[MATERIAL FOR THE TASK]
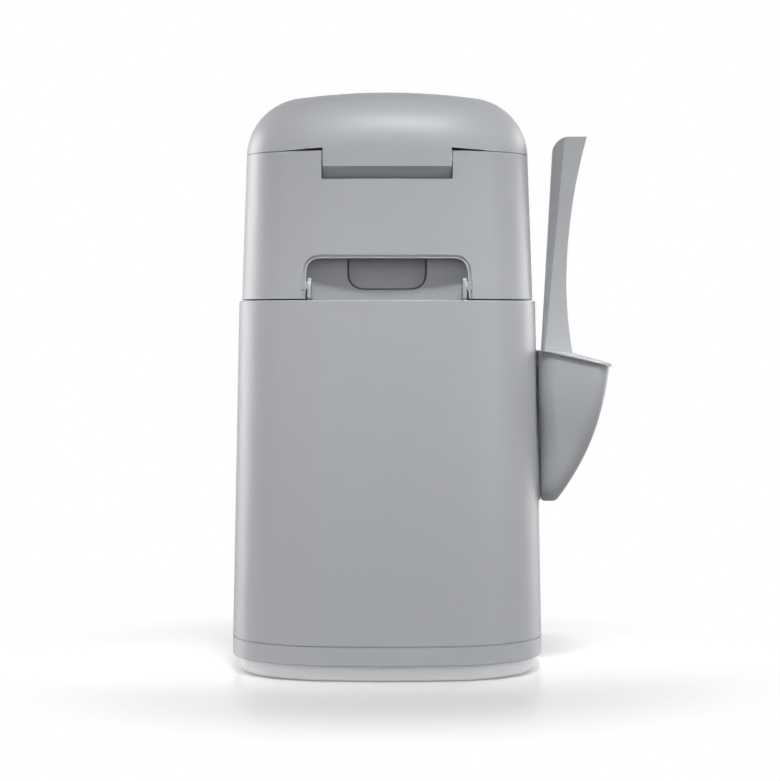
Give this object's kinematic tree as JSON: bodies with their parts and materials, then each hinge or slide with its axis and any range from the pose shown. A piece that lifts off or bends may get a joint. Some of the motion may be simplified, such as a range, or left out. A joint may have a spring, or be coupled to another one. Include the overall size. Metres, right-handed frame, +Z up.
{
  "type": "litter disposal pail",
  "caption": "Free-standing pail for used cat litter: drafted bin, tipping head with domed lid, sprung shutter over the film throat, push latch, and a slotted scoop in a side holder.",
  "frame": {"origin": "middle of the centre foot's face, on the floor the pail stands on", "axes": "+Z up, +Y towards the front (latch button and pull handle), -Y the hinge side, +X towards the scoop"},
  "size_m": [0.2867, 0.2436, 0.4314],
  "materials": {
    "shell_grey": "fine spark-eroded grain",
    "plinth_grey": "fine grain, slightly lighter",
    "holder_grey": "fine grain",
    "scoop_grey": "satin",
    "inner_grey": "satin",
    "slide_white": "smooth, low friction",
    "cartridge_blue": "satin",
    "film_white": "thin film, soft gloss",
    "rubber_black": "moulded",
    "seal_grey": "moulded",
    "steel": "zinc plated",
    "spring_steel": "drawn wire"
  },
  "bodies": {
    "bin": {"bin_shell": "shell_grey", "base_plinth": "plinth_grey", "rubber_feet": "rubber_black", "base_screws": "steel", "hinge_pins": "steel", "cutter_housing": "inner_grey", "cutter_blade": "steel", "cutter_screws": "steel", "holder_bracket": "holder_grey", "bracket_screws": "steel"},
    "head": {"head_shell": "shell_grey", "head_collar": "inner_grey", "throat_funnel": "inner_grey", "deck_screws": "steel", "cartridge_tray": "cartridge_blue", "cartridge_cap": "cartridge_blue", "film_pack": "film_white", "film_sleeve": "film_white", "shutter_frame": "inner_grey", "shutter_cover": "inner_grey", "frame_screws": "steel", "post_screws": "steel", "fixed_jaw": "inner_grey", "fixed_jaw_seal": "seal_grey", "return_springs": "spring_steel", "latch_spring": "spring_steel", "lid_hinge_pin": "steel"},
    "lid": {"lid_shell": "shell_grey", "lid_liner": "slide_white", "gasket_channel": "slide_white", "lid_gasket": "seal_grey"},
    "shutter": {"shutter_plate": "slide_white", "moving_jaw_seal": "seal_grey", "pull_handle": "shell_grey", "handle_screws": "steel"},
    "latch": {"latch_button": "shell_grey"},
    "holder": {"scoop_holder": "holder_grey"},
    "scoop": {"scoop": "scoop_grey"}
  },
  "joints": [
    {"name": "head_hinge", "type": "hinge", "parent": "bin", "child": "head", "pos_m": [0, -0.1003, 0.285], "axis": [1, 0, 0], "range_deg": [0, 100]},
    {"name": "lid_hinge", "type": "hinge", "parent": "head", "child": "lid", "pos_m": [0, -0.09691, 0.3765], "axis": [1, 0, 0], "range_deg": [0, 95]},
    {"name": "shutter_slide", "type": "slide", "parent": "head", "child": "shutter", "axis": [0, 1, 0], "range_m": [0, 0.072], "stiffness_N_per_m": 120, "springref_m": -0.03, "deforming": ["return_springs"]},
    {"name": "latch_press", "type": "slide", "parent": "head", "child": "latch", "axis": [0, -1, 0], "range_m": [0, 0.0035], "stiffness_N_per_m": 900, "springref_m": -0.003, "deforming": ["latch_spring"]},
    {"name": "holder_lift", "type": "slide", "parent": "bin", "child": "holder", "axis": [0, 0, 1], "range_m": [0, 0.075]},
    {"name": "scoop_lift", "type": "slide", "parent": "holder", "child": "scoop", "axis": [0, 0, 1], "range_m": [0, 0.12]}
  ]
}
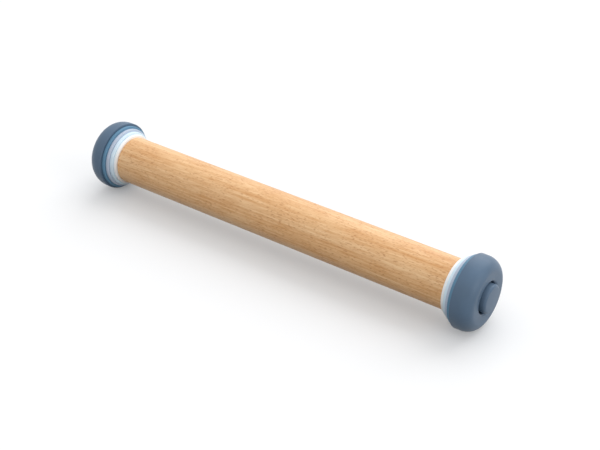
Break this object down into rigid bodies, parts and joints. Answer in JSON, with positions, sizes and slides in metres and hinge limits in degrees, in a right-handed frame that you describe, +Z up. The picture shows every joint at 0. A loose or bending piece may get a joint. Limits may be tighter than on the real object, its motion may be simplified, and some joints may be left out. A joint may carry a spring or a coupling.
{
  "type": "adjustable rolling pin",
  "caption": "Beech rolling pin with stepped, removable thickness rings and a domed end disc on each end, clamped by screw-in end knobs.",
  "frame": {"origin": "on the surface that the pin rests on, midway between its ends and straight below its axis", "axes": "+X along the barrel towards the right-hand knob, +Z up, +Y to the back"},
  "size_m": [0.417, 0.0638, 0.0638],
  "materials": {
    "beech": "oiled, fine straight grain",
    "white": "satin moulded",
    "pale_blue": "satin moulded",
    "lavender_grey": "satin moulded",
    "mid_blue": "satin moulded",
    "slate": "satin moulded",
    "natural_nylon": "natural moulded nylon",
    "rubber": "matt",
    "zinc_steel": "zinc plated"
  },
  "bodies": {
    "barrel_body": {"barrel": "beech", "threaded_insert_right": "natural_nylon", "anchor_screw_right": "zinc_steel", "threaded_insert_left": "natural_nylon", "anchor_screw_left": "zinc_steel"},
    "ring_2mm_right_body": {"ring_2mm_right": "white"},
    "ring_4mm_right_body": {"ring_4mm_right": "pale_blue"},
    "ring_6mm_right_body": {"ring_6mm_right": "lavender_grey"},
    "ring_8mm_right_body": {"ring_8mm_right": "mid_blue"},
    "end_disc_right_body": {"end_disc_right": "slate"},
    "washer_right_body": {"friction_washer_right": "rubber"},
    "knob_right_body": {"knob_right": "slate", "clamp_screw_right": "natural_nylon"},
    "ring_2mm_left_body": {"ring_2mm_left": "white"},
    "ring_4mm_left_body": {"ring_4mm_left": "pale_blue"},
    "ring_6mm_left_body": {"ring_6mm_left": "lavender_grey"},
    "ring_8mm_left_body": {"ring_8mm_left": "mid_blue"},
    "end_disc_left_body": {"end_disc_left": "slate"},
    "washer_left_body": {"friction_washer_left": "rubber"},
    "knob_left_body": {"knob_left": "slate", "clamp_screw_left": "natural_nylon"}
  },
  "joints": [
    {"name": "ring_2mm_right_slide", "type": "slide", "parent": "barrel_body", "child": "ring_2mm_right_body", "axis": [1, 0, 0], "range_m": [0, 0.00334]},
    {"name": "ring_4mm_right_slide", "type": "slide", "parent": "barrel_body", "child": "ring_4mm_right_body", "axis": [1, 0, 0], "range_m": [0, 0.00667]},
    {"name": "ring_6mm_right_slide", "type": "slide", "parent": "barrel_body", "child": "ring_6mm_right_body", "axis": [1, 0, 0], "range_m": [0, 0.01001]},
    {"name": "ring_8mm_right_slide", "type": "slide", "parent": "barrel_body", "child": "ring_8mm_right_body", "axis": [1, 0, 0], "range_m": [0, 0.01334]},
    {"name": "end_disc_right_slide", "type": "slide", "parent": "barrel_body", "child": "end_disc_right_body", "axis": [1, 0, 0], "range_m": [0, 0.01667]},
    {"name": "knob_right_travel", "type": "slide", "parent": "barrel_body", "child": "washer_right_body", "axis": [1, 0, 0], "range_m": [0, 0.02001]},
    {"name": "knob_right_turn", "type": "hinge", "parent": "washer_right_body", "child": "knob_right_body", "pos_m": [0.1918, 0, 0.03192], "axis": [1, 0, 0], "range_deg": [0, 1800]},
    {"name": "ring_2mm_left_slide", "type": "slide", "parent": "barrel_body", "child": "ring_2mm_left_body", "axis": [-1, 0, 0], "range_m": [0, 0.00334]},
    {"name": "ring_4mm_left_slide", "type": "slide", "parent": "barrel_body", "child": "ring_4mm_left_body", "axis": [-1, 0, 0], "range_m": [0, 0.00667]},
    {"name": "ring_6mm_left_slide", "type": "slide", "parent": "barrel_body", "child": "ring_6mm_left_body", "axis": [-1, 0, 0], "range_m": [0, 0.01001]},
    {"name": "ring_8mm_left_slide", "type": "slide", "parent": "barrel_body", "child": "ring_8mm_left_body", "axis": [-1, 0, 0], "range_m": [0, 0.01334]},
    {"name": "end_disc_left_slide", "type": "slide", "parent": "barrel_body", "child": "end_disc_left_body", "axis": [-1, 0, 0], "range_m": [0, 0.01667]},
    {"name": "knob_left_travel", "type": "slide", "parent": "barrel_body", "child": "washer_left_body", "axis": [-1, 0, 0], "range_m": [0, 0.02001]},
    {"name": "knob_left_turn", "type": "hinge", "parent": "washer_left_body", "child": "knob_left_body", "pos_m": [-0.1918, 0, 0.03192], "axis": [-1, 0, 0], "range_deg": [0, 1800]}
  ],
  "couplings": [
    {"joint": "ring_2mm_right_slide", "follows": "knob_right_turn", "m_per_rad": 0.0001061},
    {"joint": "ring_4mm_right_slide", "follows": "knob_right_turn", "m_per_rad": 0.0002122},
    {"joint": "ring_6mm_right_slide", "follows": "knob_right_turn", "m_per_rad": 0.0003183},
    {"joint": "ring_8mm_right_slide", "follows": "knob_right_turn", "m_per_rad": 0.0004244},
    {"joint": "end_disc_right_slide", "follows": "knob_right_turn", "m_per_rad": 0.0005305},
    {"joint": "knob_right_travel", "follows": "knob_right_turn", "m_per_rad": 0.00063662},
    {"joint": "ring_2mm_left_slide", "follows": "knob_left_turn", "m_per_rad": 0.0001061},
    {"joint": "ring_4mm_left_slide", "follows": "knob_left_turn", "m_per_rad": 0.0002122},
    {"joint": "ring_6mm_left_slide", "follows": "knob_left_turn", "m_per_rad": 0.0003183},
    {"joint": "ring_8mm_left_slide", "follows": "knob_left_turn", "m_per_rad": 0.0004244},
    {"joint": "end_disc_left_slide", "follows": "knob_left_turn", "m_per_rad": 0.0005305},
    {"joint": "knob_left_travel", "follows": "knob_left_turn", "m_per_rad": 0.00063662}
  ]
}
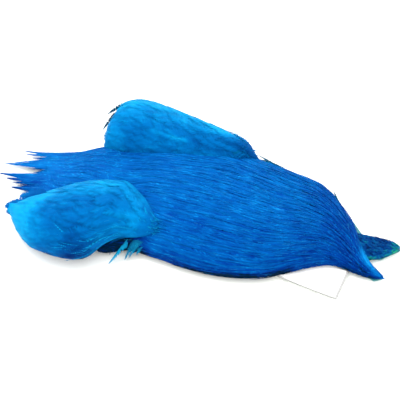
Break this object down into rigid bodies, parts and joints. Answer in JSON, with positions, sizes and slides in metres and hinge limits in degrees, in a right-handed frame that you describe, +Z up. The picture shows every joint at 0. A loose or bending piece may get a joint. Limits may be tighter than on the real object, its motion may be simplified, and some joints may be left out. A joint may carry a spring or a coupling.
{
  "type": "rooster cape",
  "caption": "Dried, dyed cockerel neck skin lying feather side up: long silky hackles fan out from a forked head end, with puffed patches of broad shoulder feathers beside them, on a card.",
  "frame": {"origin": "on the surface that the cape lies on, under the middle of its overall box", "axes": "+X towards the head end, -X towards the long hackle tips, +Z up out of the feather side; -Y is the bird's right side"},
  "size_m": [0.3146, 0.1628, 0.0364],
  "materials": {
    "hackle_blue": "silky dyed feather",
    "shoulder_blue": "soft dyed feather",
    "head_navy": "short glossy dyed feather",
    "skin_teal": "dried, dye-stained skin",
    "loose_teal": "soft dyed feather",
    "card_white": "matt white card"
  },
  "bodies": {
    "root": {"skin": "skin_teal", "neck_hackle": "hackle_blue", "right_shoulder_patch": "shoulder_blue", "left_shoulder_patch": "shoulder_blue", "right_head_point": "hackle_blue", "left_head_point": "head_navy", "loose_feather_1": "loose_teal", "loose_feather_2": "loose_teal", "backing_card": "card_white"}
  },
  "joints": []
}
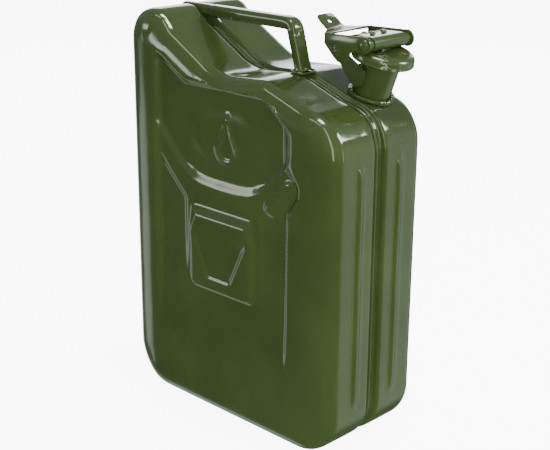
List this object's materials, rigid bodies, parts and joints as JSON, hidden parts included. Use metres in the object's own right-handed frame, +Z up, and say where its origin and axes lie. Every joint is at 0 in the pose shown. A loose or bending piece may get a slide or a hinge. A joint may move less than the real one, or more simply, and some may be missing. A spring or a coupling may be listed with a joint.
{
  "type": "fuel can",
  "caption": "Pressed-steel fuel can with a welded centre seam, a tube carrying handle, a leaning neck and a hinged lid clamped by a lever.",
  "frame": {"origin": "middle of the underside of the whole can's box, on the surface it stands on", "axes": "+Z up; +X towards the neck and lid; the seam lies in the plane y = 0, the wide faces look along -Y and +Y, and the neck stands on the +Y half"},
  "size_m": [0.282, 0.1358, 0.4053],
  "materials": {
    "body_enamel": "high-gloss olive-green enamel",
    "handle_enamel": "high-gloss olive-green enamel, slightly worn on top",
    "neck_enamel": "high-gloss olive-green enamel over welds",
    "closure_enamel": "gloss olive-green enamel, worn at edges",
    "rubber": "matt black fuel-proof rubber",
    "bare_steel": "drawn steel tube"
  },
  "bodies": {
    "root": {"near_shell": "body_enamel", "far_shell": "body_enamel", "seam_bead": "body_enamel", "handle": "handle_enamel", "handle_front_weld": "handle_enamel", "handle_rear_weld": "handle_enamel", "neck": "neck_enamel", "neck_weld": "neck_enamel", "mouth_ring": "neck_enamel", "breather_tube": "bare_steel", "closure_bracket": "closure_enamel", "hinge_pin": "closure_enamel"},
    "closure": {"yoke": "closure_enamel", "lid": "closure_enamel", "gasket": "rubber", "near_lid_stud": "closure_enamel", "far_lid_stud": "closure_enamel"},
    "lever": {"lever": "closure_enamel", "lever_pin": "closure_enamel", "near_spacer": "closure_enamel", "far_spacer": "closure_enamel"}
  },
  "joints": [
    {"name": "closure_hinge", "type": "hinge", "parent": "root", "child": "closure", "pos_m": [0.0722, 0.031, 0.3838], "axis": [0, -1, 0], "range_deg": [0, 72]},
    {"name": "lever_hinge", "type": "hinge", "parent": "closure", "child": "lever", "pos_m": [0.1147, 0.031, 0.3882], "axis": [0, 1, 0], "range_deg": [0, 100]}
  ]
}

[SET TASK] Scan the records above for the string "shown", then report every line that contains it.

[PROBLEM SOLUTION]
Give this object's kinematic tree as JSON: bodies with their parts and materials, then each hinge or slide with its axis and any range from the pose shown. A piece that lifts off or bends may get a joint. Some of the motion may be simplified, such as a range, or left out. A joint may have a spring, or be coupled to another one. Include the overall size. Metres, right-handed frame, +Z up.
List this object's materials, rigid bodies, parts and joints as JSON, hidden parts included. Use metres in the object's own right-handed frame, +Z up, and say where its origin and axes lie. Every joint is at 0 in the pose shown. A loose or bending piece may get a slide or a hinge. A joint may move less than the real one, or more simply, and some may be missing. A spring or a coupling may be listed with a joint.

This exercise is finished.